YOU:哲学者の千葉雅也さんの本や記事をよく読んでいるので話を引用するけど、千葉さんは同性愛者なんだけど、ダイバーシティとかLGBTQという言葉が飛び交っている現代について、「かつて同性愛を小馬鹿にしていたはずの人たちが、リベラル”ぶって”いれば”間違いない”と判断したかのように、手のひら返しをした、という苦い気持ちがある。」と言っていて。ようするに、今は学校にも普通に同性愛者の人がいて、男の人が男の人を好きになったり、女の人が女の人を好きになったり、その両方の場合もあったり、そういうことを学校で普通に教えてるわけだけど、(それはそれでもちろん大事なんだけど)かと言ってあらかじめ認められたものとして「同性愛者の権利を保証しなければなりません」と教条的に言っている様子に対して異を唱えているのよ。

カンノ:「社会的なルールとしてそう言ってるのね」って感じが見え透いちゃうんだ。

YOU:かつてはいまよりもずっと蔑まれていたのは確かだけど、”そういう者”同士の結束感とか、グレーな領域とかに身を置いて生きている様子が良かったって言ってるんではないかと思う。
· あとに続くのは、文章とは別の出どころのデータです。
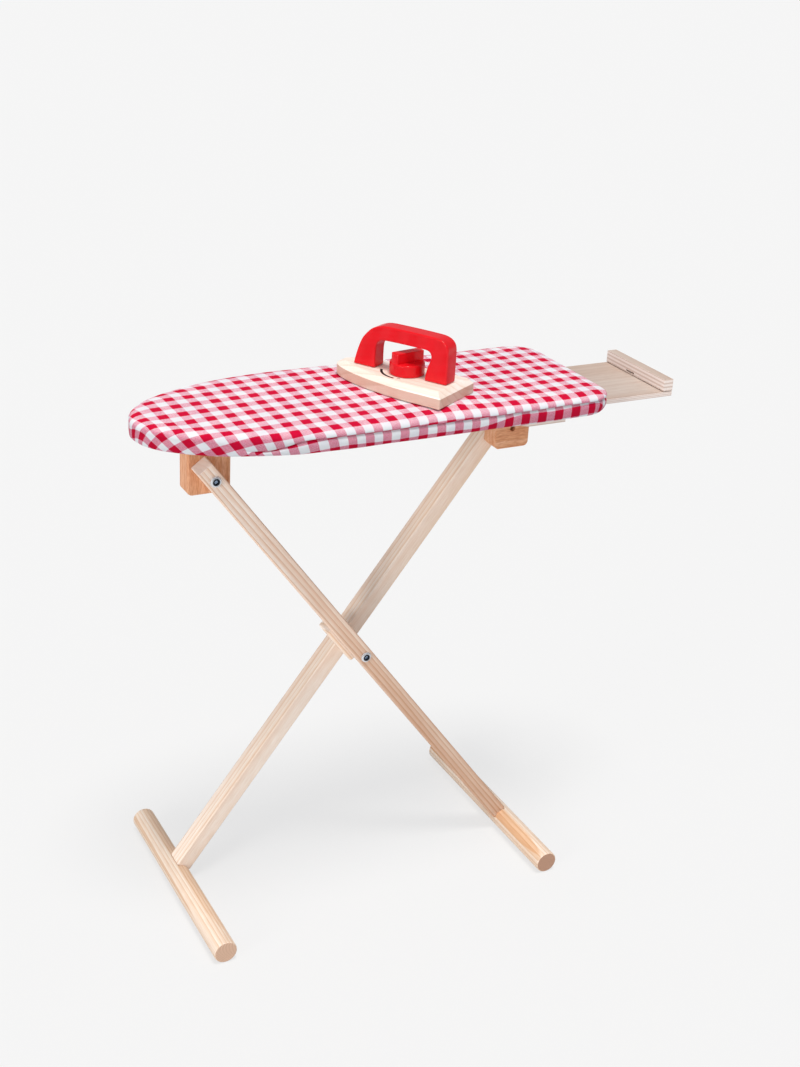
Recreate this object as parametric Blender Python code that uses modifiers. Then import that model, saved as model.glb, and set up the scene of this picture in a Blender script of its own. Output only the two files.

千葉さんの小説『デッドライン』では、舞台となっている2000年代くらいの東京の雰囲気、とりわけ同性愛者のハッテン場とか新宿二丁目の飲み屋の雰囲気がある種の憧憬と共に描かれている。

オノウエ:社会のルールとして言わなくちゃいけなくなったのもあるし、それ以上にそこで親切にする人って本気の親切心で言うんだけど、そういうおせっかいとかもそもそもされること自体が嫌っていう話だよね。

YOU:だから「試されている」という話はすごくわかるね。